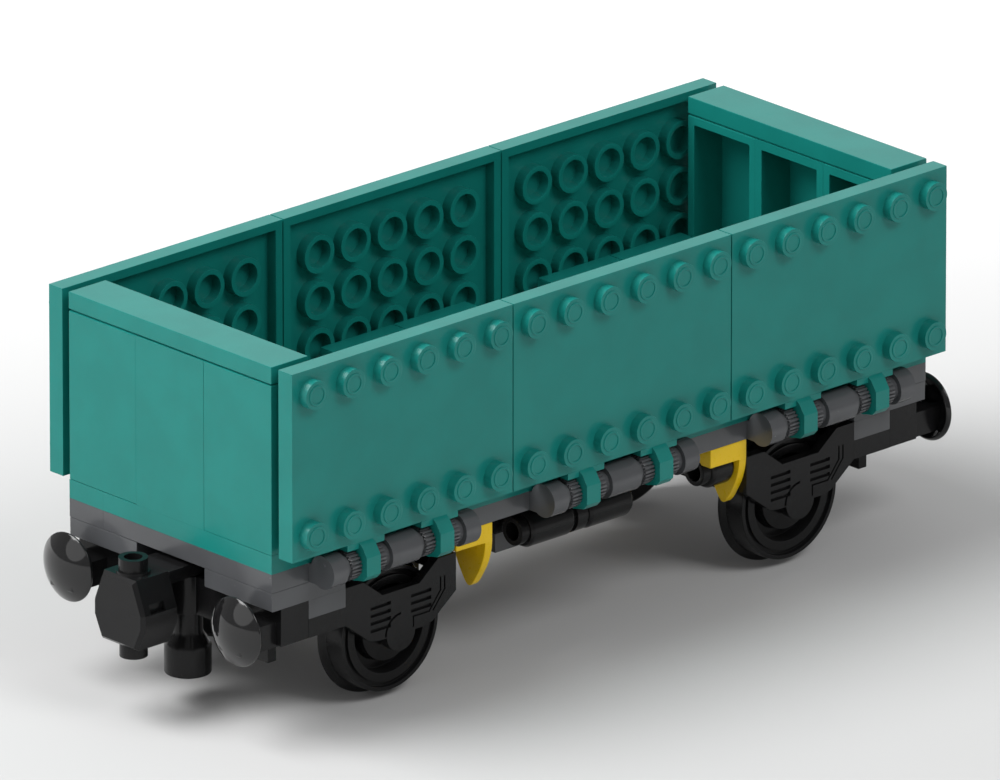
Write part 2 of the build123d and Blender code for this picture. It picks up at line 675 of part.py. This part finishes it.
# ------------------------------------------------------------------ write out
def write_body():
    rail = plate((-HALF_L, HALF_L), (-HALF_W, -CORE_HALF), LAYER[0])
    save("floor_rails", *both_ends(rail))
    end_plate = plate((END_X, HALF_L), (-CORE_HALF, CORE_HALF), LAYER[0])
    save("floor_end_plates", *both_ends(end_plate))
    deck_l = 2 * END_X / DECK_PLATES
    spans = [(-END_X + i * deck_l, -END_X + (i + 1) * deck_l) for i in range(DECK_PLATES)]
    save("deck_plates", *[plate(span, (-CORE_HALF, CORE_HALF), LAYER[0]) for span in spans])
    core = plate((0, HALF_L), (-CORE_HALF, CORE_HALF), LAYER[1])
    save("upper_core", *both_ends(core))
    lower = plate((0, CROSS_X), (-CORE_HALF, CORE_HALF), LAYER[2])
    save("lower_core", *both_ends(lower))
    corner = lower_end_plate()
    corners = [corner, mirror(corner, Plane.XZ)]
    save("lower_end_plates", *corners, *[TURNED * piece for piece in corners])
    near = spacers()
    save("spacer_plates", *near, *[TURNED * piece for piece in near])
    cross = plate((CROSS_X, END_X), (-HALF_W, HALF_W), LAYER[3])
    save("cross_plates", *both_ends(cross))
    keeper = plate((CROSS_X, END_X), (-HALF_W, HALF_W), LAYER[4])
    save("keeper_plates", *both_ends(keeper))


def write_ends():
    panel = end_panel()
    width = BODY_W / END_PANELS
    for i in range(END_PANELS):
        y = (i - (END_PANELS - 1) / 2) * width
        placed = Pos(0, y, 0) * panel
        save(f"end_panel_right_{i + 1}", placed)
        save(f"end_panel_left_{i + 1}", TURNED * placed)
    cap = end_cap()
    save("end_cap_right", cap)
    save("end_cap_left", TURNED * cap)


def write_sides():
    panel = side_panel()
    arm = hinge_arm()
    base = hinge_base()
    for i, pair in enumerate(hinge_places()):
        middle = sum(pair) / 2
        panels = Pos(middle, 0, 0) * panel
        arms = [Pos(x, 0, 0) * arm for x in pair]
        bases = [Pos(x, 0, 0) * base for x in pair]
        far = PANEL_COUNT - i
        save(f"side_panel_near_{i + 1}", panels)
        save(f"side_panel_far_{far}", TURNED * panels)
        save(f"hinge_arms_near_{i + 1}", *arms)
        save(f"hinge_arms_far_{far}", *[TURNED * piece for piece in arms])
        save(f"hinge_bases_near_{i + 1}", *bases)
        save(f"hinge_bases_far_{far}", *[TURNED * piece for piece in bases])


def write_running_gear():
    holder = wheel_holder()
    near = wheel()
    wheels = [near, TURNED * near]
    pin = axle()
    for name, x in (("left", -AXLE_X), ("right", AXLE_X)):
        save(f"wheel_holder_{name}", Pos(x, 0, 0) * holder)
        save(f"wheels_{name}", *[Pos(x, 0, 0) * piece for piece in wheels])
        save(f"axle_{name}", Pos(x, 0, 0) * pin)


def write_end_gear():
    save("pivot_blocks", *both_ends(pivot_block()))
    head = buffer_head()
    heads = [Pos(0, y, 0) * head for y in (-BUFFER_Y, BUFFER_Y)]
    pieces = {
        "buffer_beam": [buffer_beam()],
        "buffer_heads": heads,
        "coupler_upper": [coupler_upper()],
        "coupler_lower": [coupler_lower()],
        "coupler_magnet": [magnet(MAGNET_PLAY)],
        "coupler_arm": [coupler_arm()],
    }
    for name, solids in pieces.items():
        save(f"{name}_right", *solids)
        save(f"{name}_left", *[TURNED * solid for solid in solids])


def write_fittings():
    long_tank = tank(LONG_TANK_END, (BRICK_H, BRICK_H))
    inner = AXLE_X - HOLDER_HALF
    tooth_x = inner - MARKER_T
    short_tank = tank(tooth_x, (SHORT_TANK_L - TANK_STUD_L,))
    grown = tank(tooth_x, (SHORT_TANK_L - TANK_STUD_L,), TANK_PLAY)
    markers = [marker(-inner + PITCH), marker(inner) - grown]
    upper = plate(BELLY_X, (-CORE_HALF, 0), LAYER[3])
    lower = plate(BELLY_X, (-CORE_HALF, 0), LAYER[4])
    save("long_tanks", *both_ends(long_tank))
    save("short_tanks", *both_ends(short_tank))
    save("tank_clips", *both_ends(tank_clip()))
    save("belly_plates", *both_ends(upper))
    save("ballast_plates", *both_ends(lower))
    save("markers", *markers, *[TURNED * piece for piece in markers])


write_body()
write_ends()
write_sides()
write_running_gear()
write_end_gear()
write_fittings()
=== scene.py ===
import json
import math

import bpy
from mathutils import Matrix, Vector


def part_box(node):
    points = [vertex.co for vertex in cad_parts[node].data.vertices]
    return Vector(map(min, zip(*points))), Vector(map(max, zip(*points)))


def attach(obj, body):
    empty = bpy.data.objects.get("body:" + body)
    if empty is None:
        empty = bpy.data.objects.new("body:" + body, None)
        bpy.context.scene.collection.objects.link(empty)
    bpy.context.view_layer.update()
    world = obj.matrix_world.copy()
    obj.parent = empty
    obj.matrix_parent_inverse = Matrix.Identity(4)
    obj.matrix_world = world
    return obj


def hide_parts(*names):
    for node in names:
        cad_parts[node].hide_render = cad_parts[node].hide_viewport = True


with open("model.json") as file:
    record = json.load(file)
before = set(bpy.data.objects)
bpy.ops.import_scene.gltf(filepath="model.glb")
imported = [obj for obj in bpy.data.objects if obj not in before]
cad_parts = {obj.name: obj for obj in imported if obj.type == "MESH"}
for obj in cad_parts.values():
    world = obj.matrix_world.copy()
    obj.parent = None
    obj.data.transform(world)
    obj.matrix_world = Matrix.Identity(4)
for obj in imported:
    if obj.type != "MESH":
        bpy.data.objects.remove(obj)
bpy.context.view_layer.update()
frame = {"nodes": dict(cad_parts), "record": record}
MM = 0.001

# ------------------------------------------------------------- camera and room
VIEW_AZIMUTH = math.radians(-42.9)
VIEW_ELEVATION = math.radians(20.3)
VIEW_DISTANCE = 4.48
VIEW_TARGET = Vector((-0.1, 0.0, 35.6)) * MM
VIEW_LENS = 1000.0
VIEW_REACH = 20.0
SKY_STRENGTH = 0.3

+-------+

Aim:
Can you repeat, word for word, every line above from the one containing "obj.parent = empty" down to the one containing "imported = [obj", including both?

Output below:
    obj.parent = empty
    obj.matrix_parent_inverse = Matrix.Identity(4)
    obj.matrix_world = world
    return obj


def hide_parts(*names):
    for node in names:
        cad_parts[node].hide_render = cad_parts[node].hide_viewport = True


with open("model.json") as file:
    record = json.load(file)
before = set(bpy.data.objects)
bpy.ops.import_scene.gltf(filepath="model.glb")
imported = [obj for obj in bpy.data.objects if obj not in before]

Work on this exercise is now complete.